Monty Python. 1968. Humor which has stood the test of time rather well. Social commentary in that humor which seems now predictive of the surreal decline of England, and the US, only decades too soon. Let's remember that the Ministry of Silly Walks and the findings of DOGE overlap to a great extent.

Lazarus said...

From the other clips, it almost looks like they cloned some of the SNL personalities: Jimmy Fallon, Kenan Thompson, Rachel Dratch, Tina Fey. But they are fresh faces with fresh accents (at least to us) and that makes them more interesting than the familiar idiots in the NYC cast. The big downer in the clips was seeing the (real) Tina Fey. Feh! Begone!

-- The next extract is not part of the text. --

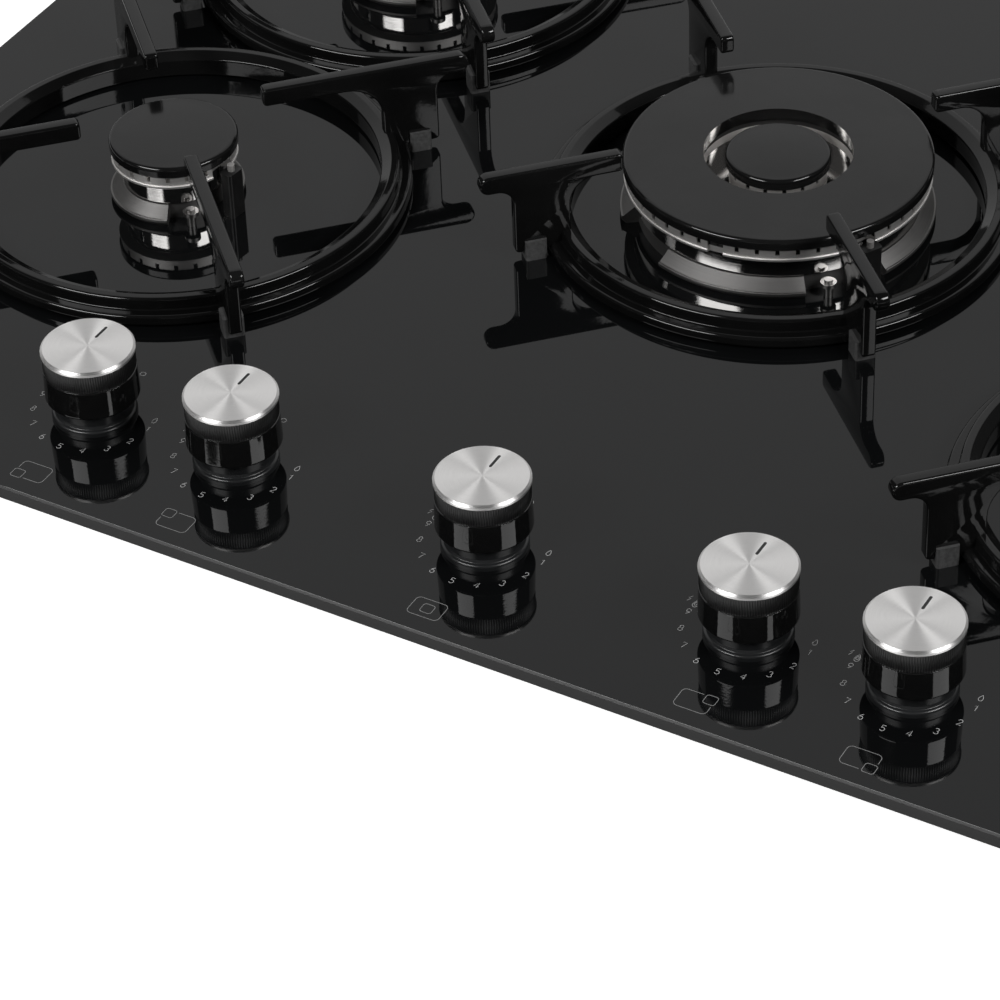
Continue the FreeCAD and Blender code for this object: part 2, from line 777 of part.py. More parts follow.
def collar():
    """Fixed collar on the glass that the knob dips over, open round the spindle."""
    s = collar_step
    inner = collar_r - collar_wall
    return spin([
        (glass_hole_r, 0), (collar_base_r, 0), (collar_base_r, collar_base_h - s),
        (collar_base_r - s, collar_base_h), (collar_r, collar_base_h + s / 2), (collar_r, collar_h - s),
        (collar_r - s, collar_h), (inner, collar_h), (inner, collar_floor_t), (glass_hole_r, collar_floor_t),
    ])


# ---------------------------------------------------------------- pipes
def pipe_path(points, bend):
    """Straight runs joined by tangent arcs."""
    pts = [V(*p) for p in points]
    edges = []
    start = pts[0]
    for i in range(1, len(pts) - 1):
        before = (pts[i - 1] - pts[i]).normalize()
        after = (pts[i + 1] - pts[i]).normalize()
        half = before.getAngle(after) / 2
        reach = bend / math.tan(half)
        a = pts[i] + before * reach
        b = pts[i] + after * reach
        middle = (before + after).normalize()
        centre = pts[i] + middle * (bend / math.sin(half))
        mid = centre - middle * bend
        edges.append(Part.LineSegment(start, a).toShape())
        edges.append(Part.Arc(a, mid, b).toShape())
        start = b
    edges.append(Part.LineSegment(start, pts[-1]).toShape())
    return Part.Wire(edges)


def tube(points):
    """Gas pipe along straight runs and bends, with its bore."""
    path = pipe_path(points, pipe_bend_r)
    start = V(*points[0])
    direction = V(*points[1]) - start
    skins = []
    for r in (pipe_r, pipe_bore_r):
        circle = Part.Wire(Part.Circle(start, direction, r).toShape())
        skins.append(path.makePipeShell([circle], True, False))
    return skins[0].cut(skins[1])


def gas_pipes():
    pipes = []
    z = pipe_z
    start_y = knob_y + tap_w / 2 + pipe_in
    turn_y = knob_y + pipe_turn
    lane_y = knob_y + pipe_lane
    for x, y, cap_r, neck_r, kx in burners.values():
        end_y = y - neck_r - boss_len + pipe_in
        lane = (kx + x) / 2
        if abs(x - kx) < 2 * pipe_bend_r:
            points = [(kx, start_y, z), (kx, end_y, z)]
        elif y > wok_y:
            points = [(kx, start_y, z), (kx, turn_y, z), (lane, lane_y, z),
                      (lane, end_y - 2 * pipe_entry, z), (x, end_y - pipe_entry, z), (x, end_y, z)]
        else:
            points = [(kx, start_y, z), (kx, turn_y, z), (x, lane_y, z), (x, end_y, z)]
        pipes.append(tube(points))
    return pipes


# ---------------------------------------------------------------- build
def place(shape, x=0.0, y=0.0):
    """From a piece's own axis, height counted from the glass top, to its place."""
    return moved(shape, x, y, glass_top)


def build_glass():
    top = glass_top
    panel = round_rect(glass_w, glass_d, glass_corner_r, glass_bottom, top)
    rim = [e for e in panel.Edges if abs(e.BoundBox.ZMin - top) < tiny and e.BoundBox.ZLength < tiny]
    panel = panel.makeChamfer(glass_edge_bevel, rim)
    holes = []
    for x, y, cap_r, neck_r, kx in burners.values():
        holes.append(cyl(neck_r + cup_clear, glass_bottom - over, top + over, x, y))
        holes.append(cyl(glass_hole_r, glass_bottom - over, top + over, kx, knob_y))
    save("glass_panel", panel.cut(holes))


def build_seal():
    outer_d = glass_d - 2 * seal_inset
    outer_w = box_w + (outer_d - box_d)
    strip = round_rect(outer_w, outer_d, seal_corner_r, worktop_z, glass_bottom)
    inner_w = outer_w - 2 * seal_w
    inner_d = outer_d - 2 * seal_w
    hole = round_rect(inner_w, inner_d, seal_corner_r - seal_w, worktop_z - over, glass_bottom + over)
    save("seal_strip", strip.cut(hole))


def build_box():
    rim_r = box_corner_r + flange_w
    outside = round_rect(box_w, box_d, box_corner_r, 0, glass_bottom)
    inner_w = box_w - 2 * sheet
    inner_d = box_d - 2 * sheet
    inside = round_rect(inner_w, inner_d, box_corner_r - sheet, sheet, glass_bottom + over)
    rim = round_rect(box_w + 2 * flange_w, box_d + 2 * flange_w, rim_r, glass_bottom - sheet, glass_bottom)
    tray = join([outside, rim]).cut(inside)
    cuts = [rod(supply_r, supply_x, box_back - flange_w, box_back + over, supply_z)]
    cuts.append(rod(gland_r - gland_neck, terminal_x, box_back - flange_w, box_back + over, supply_z))
    for sx in (-1, 1):
        for sy in (-1, 1):
            x = sx * (box_w / 2 - guard_in)
            y = sy * (box_d / 2 - guard_in)
            cuts.append(cyl(guard_hole_r, -over, sheet + over, x, y))
            cuts.append(clamp_screw_shaft(sx, sy))
    save("burner_box", tray.cut(cuts))


def build_burners():
    cups = []
    jets = []
    towers = []
    electrodes = []
    sensors = []
    for name, (x, y, cap_r, neck_r, kx) in burners.items():
        main = name == "centre"
        spreader = wok_head(cap_r, neck_r) if main else head(cap_r, neck_r)
        lid = group(wok_caps(cap_r)) if main else side_cap(cap_r)
        inner_r = max(fin_min_r, cap_r + fin_cap_gap)
        save("burner_head_" + name, place(spreader, x, y))
        save("burner_cap_" + name, place(lid, x, y))
        save("pan_support_" + name, place(pan_support(inner_r), x, y))
        save("support_feet_" + name, place(group(support_feet()), x, y))
        cups.append(place(cup(cap_r, neck_r, wok_gaps if main else 1), x, y))
        jets.append(place(injector(), x, y))
        tower, electrode = ignition_tower(cap_r)
        towers.append(place(tower, x, y))
        electrodes.append(place(electrode, x, y))
        sensors.append(place(flame_sensor(cap_r), x, y))
    save("burner_cups", group(cups))
    save("injectors", group(jets))
    save("sensor_towers", group(towers))
    save("spark_electrodes", group(electrodes))
    save("flame_sensors", group(sensors))


def build_knobs():
    one_cap = knob_cap()
    one_body = knob_body()
    for number, kx in enumerate(knob_places, 1):
        n = str(number)
        save("knob_cap_" + n, place(one_cap, kx, knob_y))
        save("knob_body_" + n, place(one_body, kx, knob_y))
        save("spindle_" + n, place(spindle(), kx, knob_y))
        save("tap_plug_" + n, place(plug(), kx, knob_y))
    save("tap_bodies", group([place(tap_body(), kx, knob_y) for kx in knob_places]))
    save("tap_covers", group([place(tap_cover(), kx, knob_y) for kx in knob_places]))
    save("knob_collars", group([place(collar(), kx, knob_y) for kx in knob_places]))


def build_switches():
    """One ignition switch on the left of each tap, and the cable that links them."""
    left = -tap_w / 2
    half = switch_w / 2
    switch = block(left - switch_reach, left, -half, half, tap_top - switch_h, tap_top)
    parts = [place(switch, kx, knob_y) for kx in knob_places]
    z = glass_top + tap_top - wire_drop
    for a, b in zip(knob_places[:-1], knob_places[1:]):
        x0 = a + tap_w / 2 + rail_gap
        x1 = b + left - switch_reach
        parts.append(Part.makeCylinder(wire_r, x1 - x0, V(x0, knob_y, z), V(1, 0, 0)))
    save("ignition_switches", group(parts))


def build_supply():
    z = supply_z
    half = outer_knob_x + tap_w / 2 + rail_end
    back = box_back - sheet
    bar = Part.makeCylinder(rail_r, 2 * half, V(-half, rail_y, z), V(1, 0, 0))
    bore = Part.makeCylinder(rail_bore_r, 2 * (half - rail_end), V(-half + rail_end, rail_y, z), V(1, 0, 0))
    branch = rod(supply_r, supply_x, rail_y, back, z)
    branch_bore = rod(rail_bore_r, supply_x, rail_y, back + over, z)
    sockets = [rod(nipple_r, kx, rail_y + rail_bore_r, knob_y, z) for kx in knob_places]
    save("gas_rail", join([bar, branch]).cut([bore, branch_bore] + sockets))
    save("gas_pipes", moved(group(gas_pipes()), 0, 0, glass_top))
    hexagon = []
    for i in range(6):
        a, b = polar(inlet_nut / math.sqrt(3), 60 * i)
        hexagon.append(V(supply_x + a, box_back, z + b))
    nut = Part.Face(Part.makePolygon(hexagon + hexagon[:1])).extrude(V(0, inlet_nut_t, 0))
    thread = rod(inlet_r, supply_x, box_back + inlet_nut_t, box_back + inlet_nut_t + inlet_len, z)
    tail = rod(supply_r, supply_x, back, box_back + over, z)
    way = rod(inlet_bore_r, supply_x, back - over, box_back + inlet_nut_t + inlet_len + over, z)
    save("gas_inlet", join([nut, thread, tail]).cut(way))


def build_electrics():
    w = module_w / 2
    d = module_d / 2
    save("ignition_module", block(-w, w, module_y - d, module_y + d, sheet, sheet + module_h))
    w = terminal_w / 2
    back = box_back - sheet - terminal_gap
    top = sheet + terminal_h
    save("mains_terminal", block(terminal_x - w, terminal_x + w, back - terminal_d, back, sheet, top))
    inside = box_back - gland_inside
    z = supply_z
    sleeve = rod(gland_r - gland_neck, terminal_x, inside, inside + gland_len, z)
    flange = rod(gland_r, terminal_x, box_back, box_back + gland_collar_t, z)
    hole = rod(gland_bore_r, terminal_x, inside - over, inside + gland_len + over, z)
    save("cord_gland", join([sleeve, flange]).cut(hole))


def clamp_screw_shaft(sx, sy):
    z = worktop_z - clamp_screw_drop
    x0 = sx * (box_w / 2 + clamp_t)
    return Part.makeCylinder(screw_r, clamp_t + clamp_screw_in, V(x0, sy * clamp_y, z), V(-sx, 0, 0))


def build_fixings():
    clamps = []
    screws = []
    low = worktop_z - worktop_t
    for sx in (-1, 1):
        for sy in (-1, 1):
            x = sx * box_w / 2
            y = sy * clamp_y
            face_x = x + sx * clamp_t
            foot_x = x + sx * clamp_reach
            y0 = y - clamp_w / 2
            y1 = y + clamp_w / 2
            upright = block(min(x, face_x), max(x, face_x), y0, y1, low - clamp_t, worktop_z - clamp_top_gap)
            foot = block(min(x, foot_x), max(x, foot_x), y0, y1, low - clamp_t, low)
            shaft = clamp_screw_shaft(sx, sy)
            head_at = V(face_x, y, worktop_z - clamp_screw_drop)
            screw_head = Part.makeCylinder(screw_head_r, screw_head_t, head_at, V(sx, 0, 0))
            clamps.append(join([upright, foot]).cut(shaft))
            screws.append(join([shaft, screw_head]))
    save("worktop_clamps", group(clamps))
    save("clamp_screws", group(screws))


os.makedirs("parts", exist_ok=True)
build_glass()
build_seal()
build_box()
build_burners()
build_knobs()
build_switches()
build_supply()
build_electrics()
build_fixings()
print("nodes", len(os.listdir("parts")))
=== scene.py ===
import json
import math
import bmesh
import bpy
import numpy as np
from mathutils import Matrix


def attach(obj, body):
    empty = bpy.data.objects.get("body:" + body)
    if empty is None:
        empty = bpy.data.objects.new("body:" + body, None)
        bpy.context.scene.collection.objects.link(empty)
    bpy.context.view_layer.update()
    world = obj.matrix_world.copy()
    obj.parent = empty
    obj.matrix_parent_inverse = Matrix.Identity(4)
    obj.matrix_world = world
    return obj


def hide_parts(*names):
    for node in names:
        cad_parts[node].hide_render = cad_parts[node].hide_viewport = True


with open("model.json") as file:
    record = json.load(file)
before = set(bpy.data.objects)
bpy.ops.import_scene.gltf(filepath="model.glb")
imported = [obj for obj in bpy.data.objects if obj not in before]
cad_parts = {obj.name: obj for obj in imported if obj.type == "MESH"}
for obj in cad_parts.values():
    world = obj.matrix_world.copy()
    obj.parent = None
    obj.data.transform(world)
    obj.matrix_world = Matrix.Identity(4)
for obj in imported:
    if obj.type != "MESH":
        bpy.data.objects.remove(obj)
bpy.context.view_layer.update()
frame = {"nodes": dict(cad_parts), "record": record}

mm = 0.001

# heights and places that all pieces share, in mm, from the middle of the box's underside
shared = {
    "glassTop": 53.0,
    "knobY": -202.0,
    "knobX": (-182.5, -114.5, 0.0, 114.5, 182.5),
    "sensorAngle": -45.0,
    "crownSplit": 27.0,
}

# name: x, y, cap radius, cup neck radius
burners = {
    "front_left": (-239.0, -53.0, 28.0, 17.0),
    "rear_left": (-239.0, 153.0, 37.0, 24.0),
    "centre": (0.0, 52.0, 66.4, 34.0),
    "rear_right": (239.0, 153.0, 37.0, 24.0),
    "front_right": (239.0, -53.0, 46.0, 28.0),
}
burnerCentres = np.array([(x, y) for x, y, capR, neckR in burners.values()])
knobCentres = np.array([(x, shared["knobY"]) for x in shared["knobX"]])


# ---- surfaces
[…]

The New Statesman doesn't think the show will work in the UK:

All of which makes you wonder whether, for all our pretence of comic superiority, it is British tastes that have narrowed. In the 21st-century, our most acclaimed comedy has been artful, stylised, ironic – think Peep Show, The Office, Fleabag. We’ve developed a national allergy to anything with canned laughter, or sketch shows that close with grinning and dancing, or anything much like vaudeville and variety. But only a few decades ago, television was much hammier. On YouTube I recently came across a guest appearance Harold Wilson made on Morecambe and Wise in the late Seventies: he not only holds his own but seems to be enjoying himself. Programmes like that were part of a cheerful national culture that, without collective audiences or homogenous viewing, is unlikely to return. We think of America as unfathomably more riven and vast than Britain – but they, or at least the portion of their population that likes SNL, seem able to sustain something more like that now. You do start to wonder if the failure of SNL UK, and its absence until this point, might have more to do with the UK than SNL.

narciso said...

Yeah ferguson

narciso said...

Allen was devil may care like ferguson

Jim at said...

"Ask me who is the Brit many Americans find most funny."
Benny Hill.
-----------
Seconded.

BG said...

I guess I will just have to be different. Rowan Atkinson as Mr. Bean.

Known Unknown said...

30 Rock was Tina Fey's masterpiece. She will never create or write anything as good.